= Margaret Turner Clarke =

Australian nurse

Margaret Turner Clarke (c. 1836-8 – August 1887) was an Australian nurse and philanthropist. She was a pioneer within nursing in Australia. A student of the Florence Nightingale School for Nurses, she was the founder of the Visiting Relief Society (for health care in the gold fields) in 1865, and a co-founder of the pioneer nursing education Home and Training School for Nurses in Sydney (1882).

== Early life and education ==
Clarke was born in Tasmania, one of eight children of Charles McLachlan, a merchant in Hobart and a member of the Tasmanian Legislative Council, and his wife Isabella, née Dick. Charles McLachlan's work took him to Britain during Margaret's childhood, and she was educated in England, becoming proficient on the harp.

== Adult life and philanthropy ==
Clarke married her first husband, Captain John Lunan Wilkie of the 12th Regiment of Foot on 22 April 1856, at St David's Cathedral, Hobart. They had three daughters, one still-born in Hobart in 1857, one born in London in 1859, who did not survive infancy, and the third still-born in Sydney in 1861. In 1861, the regiment was sent to Lambing Flat, the scene of a gold rush and anti-Chinese violence. Clarke found the poor living conditions of the 15,000 miners shocking. On 1 February 1862, her husband died of apoplexy after falling from his horse, and Clarke returned to England. There, she trained at the Nightingale School for Nurses set up by Florence Nightingale at St. Thomas' Hospital, London.
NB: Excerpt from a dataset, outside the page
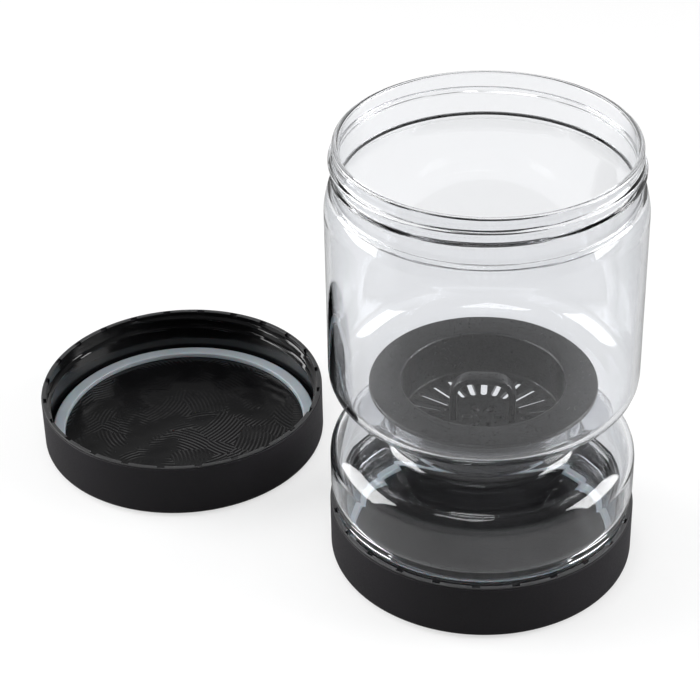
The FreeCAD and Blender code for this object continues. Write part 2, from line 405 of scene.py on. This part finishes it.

She returned to Australia, and to Lambing Flat (renamed Young in 1863), by 1865. She had inherited about £3,000 on Wilkie's death, and "it was her favorite study to seek for all who were in trouble or poverty, and relieve their necessities to the utmost of her power." In November 1865, after a season of famine there, she established a Visiting Relief Society in Young. The following year, on 9 August 1866 at Trinity Church, Melbourne, she married George O'Malley Clarke, a magistrate and gold commissioner at Young,

Clarke also gave a great deal of support to the Church of England in the Young area. She donated £500 towards the total cost of £1,500 of building St. John's Church in Young as a memorial to her first husband, and also worked to raise additional funds, engage an architect, import materials, and she sewed the church needlework. She also helped to raise funds for a Church of England school and parsonage, and a public school, at Young, and for St Matthew's Church of England in the small village of Wombat.

In 1882, Clarke and her husband moved to Sydney. There, she helped to establish the Home and Training School for Nurses for the Sick, and donated £150-£200 per year to the Sydney City Mission. The Home and Training School for Nurses, situated in Phillip Street, Sydney, as well as having more than twenty nurses available for paid employment, also provided nurses to "seek out and relieve, with food and proper attendance, the sick whose poverty would otherwise place such relief beyond their reach."

Clarke died at her home in Woollahra, Sydney, on 8 August 1887, of heart failure. She was buried at Waverley Cemetery, with the service conducted by the Rev. Henry Wallace Mort, rector of All Saints Anglican Church, Woollahra. She left bequests to the Sydney City Mission and the Church Society of the Anglican Diocese of Goulburn, among others.